If I require $$\theta_a = \theta_b$$, does this imply any condition upon $$a_{1,2}, b_{1,2}$$? Note that there is no requirement on $$A'$$ and $$B'$$: they can differ.

I have no clue about how to proceed. Taking the case $$a_1, a_2 > 0$$, $$b_1, b_2 > 0$$,

$$\theta_a = -\arctan \left( \frac{a_1}{a_2} \right)$$ $$\theta_b = \arctan \left( \frac{b_2}{b_1} \right)$$

This seems to be true only when $$a_1 = b_2 = 0$$, or $$a_1 = b_2$$ and $$a_2 = -b_1$$. But this would violate the initial hypothesis $$a_1, a_2 > 0$$, $$b_1, b_2 > 0$$, so maybe only $$a_1 = b_2 = 0$$ is acceptable.
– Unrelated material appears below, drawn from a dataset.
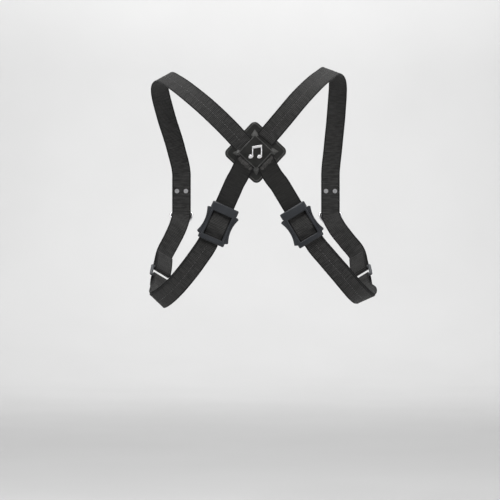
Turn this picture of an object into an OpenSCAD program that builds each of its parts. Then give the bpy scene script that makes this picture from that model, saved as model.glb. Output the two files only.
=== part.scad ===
// Back harness for a saxophone, in its worn shape. The wearer faces +Y and +Z is up.
// The origin is on the centre line, level with the tops of the shoulders.

/* [Webbing] */
// Width of all the webbing
strap_w = 25; // [20:1:40]
// Thickness of the webbing
strap_t = 1.6; // [1.2:0.1:2.4]

/* [Back patch] */
// Side of the rounded square base, which stands on its corner
patch_side = 58; // [50:1:75]
// Side of the raised cover over the crossing straps
cover_side = 31; // [26:1:40]
// Turn of the patch from upright, in degrees
patch_turn = 2; // [-5:1:5]

/* [Sliders] */
// Length of a strap slider
slider_len = 49; // [44:1:60]
// Width of a slider over its end blocks
slider_w = 35; // [34:1:44]

/* [Hidden] */
$fn = 48;
left = 0;
right = 1;
seam_gap = 0.2;

// Plan of the back: the patch centre and each slider centre as x and z, and each lower strap's lean.
// Each strap lies to the outer side in its slider.
patch_x = -1;
patch_z = -103;
slider_at = [[-47.5, -192.5], [56.5, -193.5]];
strap_lean = [24, -31];
strap_shift = [-2.2, 2.2];

// Levels along Y, from the wearer's back outward
back_y = -98.8;
back_face = back_y - strap_t / 2;
base_face = back_y + strap_t / 2 + 0.05;
base_t = 2.6;
step_t = 0.9;
liner_t = 1.6;
cover_t = 2.6;
cover_y = back_face - 0.1;

// Levels in the front, where the D-rings hang
chest_y = 97;
hang_y = 102;
bar_z = -176;
tab_x = 100;
tab_top = -138;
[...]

How to consider all the remaining cases?

• The arctangent is injective on its domain. Commented Jul 4, 2019 at 18:32
• It seems to me that you need $a_1 b_1 + a_2 b_2 = 0$. If you need the coefficients to be nonnegative, then at least one of $a_1$ and $b_1$ has to be 0 and at least one of $a_2$ and $b_2$ has to be 0. Commented Jul 4, 2019 at 18:38
• @SohomPaul How do you obtain the relation $a_1 b_1 + a_2 b_2 = 0$? The coefficients $a,b$ may also be negative; there is no limitation on their sign. Commented Jul 4, 2019 at 20:03

$$A = A' \sin (n \alpha + \theta) = A' \sin(n \alpha)\cos(\theta) + A'\cos(n \alpha)\sin(\theta) = a_1 \sin(n \alpha) + a_2 \cos(n \alpha)$$
$$B = B' \cos (n \alpha + \theta) = B' \sin(n \alpha)\cos(\theta) + B'\cos(n \alpha)\sin(\theta) = b_1 \sin(n \alpha) + b_2 \cos(n \alpha)$$
$$A'\cos(\theta)= a_1$$ $$A'\sin(\theta)= a_2$$ $$B'\cos(\theta)= b_1$$ $$B'\sin(\theta)= b_2$$
$$\cos(\theta) = \dfrac{a_1}{A'} = \dfrac{b_1}{B'}$$ $$\sin(\theta) = \dfrac{a_2}{A'} = \dfrac{b_2}{B'}$$ $$A' = \sqrt{a_1^2 + a_2^2}$$ $$B' = \sqrt{b_1^2 + b_2^2}$$